When the 23rd Yukon Quest International Sled Dog Race got under way Saturday morning on the Chena River, one temperature sign in downtown Fairbanks read 38 degrees. Another just a couple hundred feet away reported 42 degrees.

Sun and fun

The near-record temperatures were a balmy reminder that the weather decides the fate of Quest mushers.

“We’re slaves of nature,” Race Marshal Mike McCowan said after the last team panted out of the starting chute.

The Quest began under some of the warmest temperatures in recent race history. Sled dogs prefer the temperature to range from 10 above zero to 10 below.

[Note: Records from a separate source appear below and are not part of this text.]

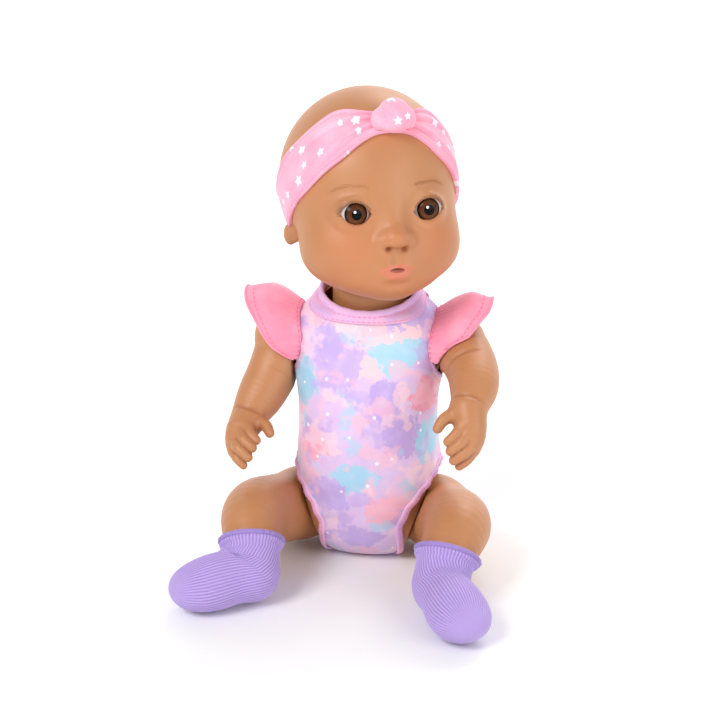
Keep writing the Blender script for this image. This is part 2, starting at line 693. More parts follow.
def leg_field(p, side):
    m = mirrored(p)
    d = join(length(m - HIP - 8 * HIP_AXIS) - 19.2, tube_field(m, LEG), 3.0)
    d = join(d, foot_field(m, side, -0.4), 4.0)
    return np.maximum(d, 0.25 - (m - HIP) @ HIP_AXIS)


def build_limbs(skin):
    for side, sign in (("left", 1), ("right", -1)):
        field = lambda p, side=side: arm_field(p, side)
        near, far = (37, 71) if sign > 0 else (-71, -37)
        low = (near, -68, 66) if sign > 0 else (near, -56, 54)
        v, f = surface_nets(field, low, (far, 19, 129), 0.7)
        v, n = settle(field, v)
        hollow = np.clip(1.1 - 0.8 * field(v + n * 1.5), 0, 0.6)
        tips = smooth(-v[:, 2] if sign > 0 else -v[:, 1], 60 if sign < 0 else -82, 72 if sign < 0 else -70)
        arm = add_mesh("arm_skin_" + side, v, f, skin, masks={"shade": hollow, "blush": 0.5 * tips})
        attach(arm, "arm_" + side, "skin_vinyl", "arm_" + side)
        field = lambda p, side=side: leg_field(p, side)
        low, high = ((14, -112, 0), (74, 20, 52)) if sign > 0 else ((-88, -112, 0), (-14, 20, 52))
        v, f = surface_nets(field, low, high, 1.0)
        v, n = settle(field, v)
        leg = add_mesh("leg_skin_" + side, v, f, skin, masks={"shade": np.clip(2 - field(v + n * 2), 0, 1)})
        attach(leg, "leg_" + side, "skin_vinyl", "leg_" + side)


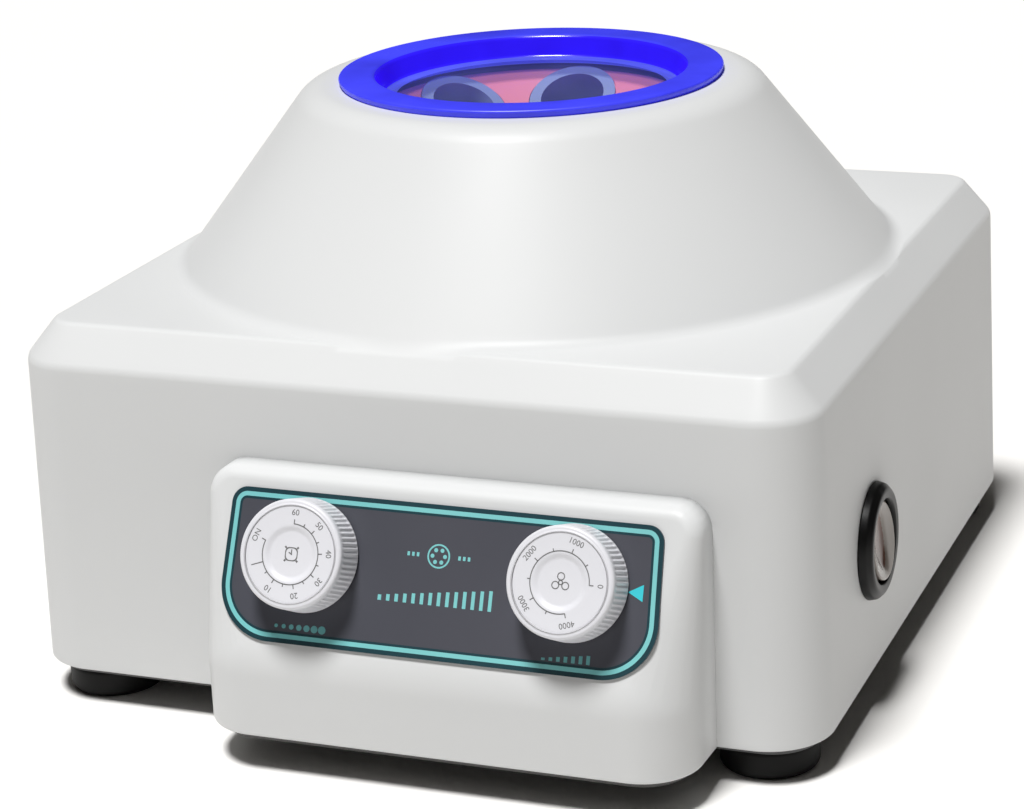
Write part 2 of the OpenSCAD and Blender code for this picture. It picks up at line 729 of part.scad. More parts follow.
// The case holds a ball bearing in each end
module motor_case() color("#55585c") on_axis() difference() {
    union() {
        translate([0, 0, z_motor]) cylinder(r = motor_r, h = motor_h);
        for (s = [-1, 1]) translate([s * (motor_r - motor_t), 0, z_motor + motor_h / 2]) rotate([0, s * 90, 0])
            cylinder(r = brush_r + brush_wall, h = brush_out);
    }
    translate([0, 0, z_motor + motor_floor])
        cylinder(r = motor_r - motor_t, h = motor_h - 2 * motor_floor);
    translate([0, 0, z_motor - over]) cylinder(r = shaft_r + lip_gap, h = motor_h + 2 * over);
    translate([0, 0, z_motor + seat_lip]) cylinder(r = bearing_r, h = bearing_w + slab);
    translate([0, 0, z_motor_top - motor_floor - slab]) cylinder(r = bearing_r, h = bearing_w + slab);
    motor_bolt_places() translate([0, 0, z_motor - over]) cylinder(r = motor_bolt_r, h = motor_floor - over / 2 + over);
    for (s = [-1, 1]) translate([s * (motor_r + brush_out), 0, z_motor + motor_h / 2]) rotate([0, -s * 90, 0])
        translate([0, 0, -over]) cylinder(r = brush_r, h = brush_out + over);
}
module brush_caps() color("#1d1d1d") on_axis() for (s = [-1, 1])
    translate([s * (motor_r - motor_t + brush_in), 0, z_motor + motor_h / 2]) rotate([0, s * 90, 0])
        cylinder(r = brush_r, h = brush_out - motor_t + brush_cap_h);

module bearing(z) on_axis() difference() {
    translate([0, 0, z]) cylinder(r = bearing_r, h = bearing_w);
    translate([0, 0, z - over]) cylinder(r = shaft_r + run_gap, h = bearing_w + 2 * over);
}
module upper_bearing() color("#c9cccf") bearing(z_motor_top - motor_floor);
module lower_bearing() color("#c9cccf") bearing(z_motor + seat_lip);
module motor_shaft() color("#d2d5d8") on_axis() translate([0, 0, z_motor + seat_lip / 2])
    cylinder(r = shaft_r, h = z_hub + rotor_nut_h - cap_t - z_motor - seat_lip / 2);
module armature() color("#a5672f") on_axis() difference() {
    translate([0, 0, z_motor + motor_floor + armature_gap])
        cylinder(r = armature_r, h = motor_h - 2 * motor_floor - 2 * armature_gap);
    translate([0, 0, z_motor]) cylinder(r = shaft_r, h = motor_h);
}

// The rotor: a hub and a dish that rises square to the tubes, with a hole and a flat seat for each
// sleeve, which hangs in it by its collar
module rotor_head() color("#d0505f") difference() {
    on_axis() rotate_extrude() polygon([
        [0, z_hub - hub_h], [hub_r, z_hub - hub_h], [hub_r, dish_z(hub_r) - rotor_t],
        [rotor_dish_r, dish_z(rotor_dish_r) - rotor_t],
        [rotor_dish_r + dish_edge, dish_z(rotor_dish_r) - rotor_t + dish_edge],
        [rotor_dish_r + dish_edge, dish_z(rotor_dish_r) - dish_edge / 2],
        [rotor_dish_r, dish_z(rotor_dish_r)], [hub_r, dish_z(hub_r)], [0, dish_z(hub_r)]]);
    for (n = [0:places - 1]) at_mouth(n) {
        translate([0, 0, -2 * rotor_t]) cylinder(r = sleeve_r + sleeve_t + sleeve_gap, h = 3 * rotor_t);
        cylinder(r = sleeve_r + sleeve_t + collar_out + sleeve_gap, h = 2 * rotor_t);
    }
    on_axis() translate([0, 0, z_hub - hub_h - over]) cylinder(r = shaft_r, h = hub_h + 2 * over);
}
module rotor_nut() color("#2a2b2e") on_axis() difference() {
    rotate_extrude() polygon([[0, z_hub], [rotor_nut_r, z_hub], [rotor_nut_r, z_hub + rotor_nut_h - nut_edge],
        [rotor_nut_r - nut_edge, z_hub + rotor_nut_h], [0, z_hub + rotor_nut_h]]);
    translate([0, 0, z_hub - over]) cylinder(r = shaft_r, h = rotor_nut_h - cap_t + over);
}

// A sleeve that carries one tube
module tube_sleeve(n) color("#8f9cb8") at_mouth(n) difference() {
    union() {
        cylinder(r = sleeve_r + sleeve_t + collar_out, h = collar_t);
        translate([0, 0, -sleeve_d - sleeve_t]) cylinder(r = sleeve_r + sleeve_t, h = sleeve_d + sleeve_t + slab);
    }
    translate([0, 0, -sleeve_d]) cylinder(r = sleeve_r, h = sleeve_d + collar_t + over);
}

// The lift-out lid: a flange on the cone's top, a spigot in the mouth and a see-through recess
module lid() color([0.3, 0.35, 0.92, 0.6]) on_axis() rotate_extrude() polygon([
    [0, z_lid - lid_dish_d], [lid_floor_r, z_lid - lid_dish_d], [lid_dish_r, z_lid],
    [lid_r - lid_edge, z_lid], [lid_r, z_lid - lid_edge], [lid_r, z_top],
    [mouth_r - lid_gap, z_top], [mouth_r - lid_gap, z_top - spigot_d],
    [mouth_r - lid_gap - lid_t, z_top - spigot_d], [lid_floor_r + lid_t, z_lid - lid_dish_d - lid_t / 2],
    [lid_floor_r, z_lid - lid_dish_d - lid_t], [0, z_lid - lid_dish_d - lid_t]]);

// The round power switch
module switch_rim() color("#1c1b1a") difference() {
    on_right_wall() union() {
        rotate_extrude() polygon([[0, 0], [switch_rim_r, 0], [switch_rim_r, switch_rim_h - 2 * rim_round],
            [switch_rim_r - rim_round, switch_rim_h], [0, switch_rim_h]]);
        translate([0, 0, -switch_barrel_d]) cylinder(r = switch_barrel_r, h = switch_barrel_d + slab);
    }
    on_right_wall() translate([0, 0, -switch_barrel_d + switch_back_t])
        cylinder(r = switch_window_r, h = switch_barrel_d + switch_rim_h + over);
    on_rocker() rotate([90, 0, 0]) cylinder(r = rocker_pin_r, h = 2 * switch_barrel_r - 1, center = true);
}
// The rocker's pin lies across the switch, level, behind the wall's face
module on_rocker() on_right_wall() translate([0, 0, switch_rim_h - rocker_in - rocker_l / 2]) children();
module rocker_pin() color("#c9cccf") on_rocker() rotate([90, 0, 0])
    cylinder(r = rocker_pin_r, h = 2 * switch_barrel_r - 1, center = true);
module switch_rocker() color([0.5, 0.44, 0.42]) on_rocker() rotate([0, -rocker_throw / 2, 0]) difference() {
    translate([0, 0, -rocker_l / 2]) cylinder(r = rocker_r, h = rocker_l);
    translate([0, 0, rocker_l / 2 - rocker_dish + rocker_dish_r]) sphere(r = rocker_dish_r);
    rotate([90, 0, 0]) cylinder(r = rocker_pin_r + run_gap, h = 3 * rocker_r, center = true);
}

// The mains inlet: a flange, a box with a socket, and three flat pins
module inlet_socket() color("#232323") on_rear_wall(inlet_left) difference() {
    union() {
        translate([-inlet_w / 2, -inlet_h / 2, 0]) cube([inlet_w, inlet_h, inlet_t]);
        translate([-socket_w / 2 - socket_wall, -socket_h / 2 - socket_wall, -socket_d - socket_wall])
            cube([socket_w + 2 * socket_wall, socket_h + 2 * socket_wall, socket_d + socket_wall + slab]);
    }
    translate([-socket_w / 2, -socket_h / 2, -socket_d]) cube([socket_w, socket_h, socket_d + inlet_t + over]);
    for (s = [-1, 1]) translate([s * inlet_screws_gap / 2, 0, -over]) cylinder(r = inlet_screw_r, h = inlet_t + 2 * over);
    pins() translate([0, 0, -socket_wall - over]) linear_extrude(2 * socket_wall + over) pin_outline();
}
module pin_outline() square([pin_t, pin_w], center = true);
module pins() for (n = [-1, 0, 1]) translate([n * pin_gap, n == 0 ? -pin_rise : pin_rise, -socket_d]) children();
module inlet_pins() color("#d0c28a") on_rear_wall(inlet_left) pins()
    translate([0, 0, -socket_wall - pin_tail]) linear_extrude(socket_wall + pin_tail + pin_l) pin_outline();
module inlet_screws() color("#b9bcc0") on_rear_wall(inlet_left) for (s = [-1, 1])
    translate([s * inlet_screws_gap / 2, 0, 0]) union() {
        translate([0, 0, inlet_t]) cylinder(r = inlet_screw_r * 2, h = inlet_screw_r);
        translate([0, 0, -inlet_screw_l]) cylinder(r = inlet_screw_r, h = inlet_screw_l + inlet_t + slab);
    }

// The fuse holder, its cap and its fuse
module fuse_holder() color("#232323") on_rear_wall(fuse_left) difference() {
    union() {
        cylinder(r = fuse_flange_r, h = fuse_flange_t);
        translate([0, 0, -fuse_barrel_d]) cylinder(r = fuse_barrel_r, h = fuse_barrel_d + slab);
    }
    translate([0, 0, -fuse_barrel_d + switch_back_t])
        cylinder(r = fuse_r + fuse_wall + fuse_gap, h = fuse_barrel_d + fuse_flange_t + over);
}
module fuse_cap() color("#2c2c2c") on_rear_wall(fuse_left) difference() {
    union() {
        translate([0, 0, fuse_flange_t]) cylinder(r = fuse_cap_r, h = fuse_cap_h);
        translate([0, 0, -fuse_grip]) cylinder(r = fuse_r + fuse_wall, h = fuse_grip + fuse_flange_t + slab);
    }
    translate([0, 0, -fuse_grip - over]) cylinder(r = fuse_r, h = fuse_grip + over);
    translate([-fuse_cap_r - over, -fuse_slot / 2, fuse_flange_t + fuse_cap_h - fuse_slot])
        cube([2 * fuse_cap_r + 2 * over, fuse_slot, fuse_slot + over]);
}
module fuse() color([0.8, 0.85, 0.85]) on_rear_wall(fuse_left) translate([0, 0, -fuse_l])
    cylinder(r = fuse_r, h = fuse_l);

housing();
base_plate();
foot(-1, -1);  // foot_front_left
foot(1, -1);  // foot_front_right
foot(-1, 1);  // foot_rear_left
foot(1, 1);  // foot_rear_right
foot_screws();
foot_nuts();
housing_screws();
panel_plate();
timer_clockwork();
timer_nut();
timer_shaft();
timer_knob();
speed_control();
speed_nut();
speed_shaft();
speed_knob();
control_board();
heat_sink();
board_standoffs();
chamber_bowl();
bowl_pillars();
motor_plate();
motor_dampers();
motor_case();
motor_bolts();
upper_bearing();
lower_bearing();
brush_caps();
motor_shaft();
armature();
rotor_head();
rotor_nut();
tube_sleeve(0);  // tube_sleeve_1
tube_sleeve(1);  // tube_sleeve_2
tube_sleeve(2);  // tube_sleeve_3
tube_sleeve(3);  // tube_sleeve_4
tube_sleeve(4);  // tube_sleeve_5
tube_sleeve(5);  // tube_sleeve_6
lid();
switch_rim();
rocker_pin();
switch_rocker();
inlet_socket();
inlet_pins();
inlet_screws();
fuse_holder();
fuse_cap();
fuse();
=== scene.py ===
"""Looks of the bench centrifuge: a glossy moulded housing, a tinted lid, printed dials and a soft studio."""

import math

import bmesh
import bpy
from mathutils import Matrix, Vector


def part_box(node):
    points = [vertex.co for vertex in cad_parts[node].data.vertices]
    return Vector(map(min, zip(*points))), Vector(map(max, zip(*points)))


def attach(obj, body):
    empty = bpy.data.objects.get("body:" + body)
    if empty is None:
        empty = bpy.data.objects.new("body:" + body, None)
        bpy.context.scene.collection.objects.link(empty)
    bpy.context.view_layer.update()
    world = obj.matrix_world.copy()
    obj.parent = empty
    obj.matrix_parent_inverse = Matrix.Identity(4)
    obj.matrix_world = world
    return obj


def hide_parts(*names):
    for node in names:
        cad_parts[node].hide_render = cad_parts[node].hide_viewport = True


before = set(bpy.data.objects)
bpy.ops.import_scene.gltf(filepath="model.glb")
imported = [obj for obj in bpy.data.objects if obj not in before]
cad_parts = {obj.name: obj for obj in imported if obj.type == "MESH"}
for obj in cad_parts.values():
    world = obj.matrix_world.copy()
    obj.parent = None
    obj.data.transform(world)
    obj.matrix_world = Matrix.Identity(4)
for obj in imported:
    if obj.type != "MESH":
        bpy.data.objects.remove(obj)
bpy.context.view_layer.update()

MM = 0.001
TAU = 2 * math.pi

# Sizes in millimetres, the same as the model's. The lid's radius and the console's upper corners follow the
# photograph more closely than the model does
BODY_W = 260.0
BODY_D = 254.0
WALL_H = 101.5
DRAFT = 1.6
CHAMFER_IN = 9.7
CHAMFER_UP = 11.7
CORNER_R = 18.7
SHELL_T = 3.0
CONE_BASE_R = 118.6
CONE_TOP_R = 74.1
CONE_H = 57.3
SHOULDER_R = 12.0
MOUTH_R = 56.0
AXIS_BACK = 1.9
CONSOLE_W = 157.5
CONSOLE_RIGHT = 22.3
CONSOLE_OUT = 32.2
KNEE_H = 25.0
CONSOLE_H = 77.8
PANEL_TILT = math.radians(23)
CONSOLE_R = 18.0
LEDGE_R = 5.0
UPPER_R = 9.0
PLATE_W = 138.8
PLATE_H = 45.6
PLATE_UP = 6.5
PLATE_T = 0.8
PLATE_TOP_R = 5.0
PLATE_LOW_R = 17.0
PLATE_TAPER = 0.7
KNOB_GAP = 84.8
KNOB_UP = 33.3
KNOB_R = 17.2
KNOB_FACE_R = 16.3
KNOB_H = 11.4
KNOB_LIFT = 0.6
EDGE_Z = 12.0
LID_FLANGE_T = 2.6
LID_R = 64.0
LID_DISH_R = 51.4
LID_FLOOR_R = 49.4
LID_DISH_D = 7.6
LID_T = 2.0
LID_GAP = 0.6
SPIGOT_D = 8.0
SWITCH_FORE = 60.5
SWITCH_UP = 42.5
SWITCH_RIM_R = 18.6
SWITCH_RIM_H = 4.4
SWITCH_WINDOW_R = 13.1
ROCKER_R = 12.4
ROCKER_L = 8.6
ROCKER_IN = 0.6
ROCKER_THROW = math.radians(12)
INLET_LEFT = 62.0
FUSE_LEFT = 12.0
REAR_UP = 30.0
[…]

Sebastian Schnuelle, who started last as temperatures reached their peak, didn’t take long to assess the weather conditions as he prepared his team for launch.

Rest and run

“It sucks,” the Whitehorse, Yukon, musher said. “But I don’t think it makes much of a difference since it’s early in the race.”

In addition to the energy-sapping effect it has on the dogs, warmer weather means softer snow and slower trail.

“You have to hold the dogs back some more,” Schnuelle said. “Look at this—I’m wearing no hat, no gloves and just a fleece.”

When Whitehorse rookie Saul Turner started, he wasn’t even wearing a hat. Eric Butcher and Hugh Neff wore baseball hats when they mushed out of the chute. About half the mushers weren’t even wearing snow suits.

Mushers have already dealt with a variety of weather concerns this winter as they prepared for the race. Lack of snow was a problem till January. Combined with unseasonably warm temperatures, mushers found the training season to be less than ideal pretty much throughout Alaska and the Yukon.

Then shortly after snow conditions improved, Alaska and the Yukon plunged into a prolonged cold spell. The normal temperatures for Saturday were supposed to be 7 above for the high and 17 below zero for the low. Instead, the high reached 43, one off the record, according to the National Weather Service. The low was a pleasant 20 above.

That’s nothing like the stereotypical frigid weather the Quest has built its reputation on as “the world’s toughest sled dog race.”

Veteran musher William Kleedehn offered a philosophical take on the conditions as he prepared his team.

“Right now, sometimes it’s better like this than the ‘real Alaska,’” Kleedehn said.

Kleedehn, the 2005 runner-up after a thrilling last-day chase that left him eight minutes behind champion Lance Mackey, said he wasn’t sure if the warm weather would affect the trail.

“It depends on the snow condition, how deep it is,” Kleedehn said. “If there’s not much base and no trail set up, that could make for some tough mushing. Let’s see what we get.”

McCowan said he has heard no reports of bad trail. There currently are no plans to deviate from the traditional 1,000-mile course.

“(The weather) might slow it down in some places,” McCowan said. “Some sections with a deeper base will hold up better.”

Of course, the warmer weather at the start did have its advantages.

“We got some very, very nice crowds,” McCowan said.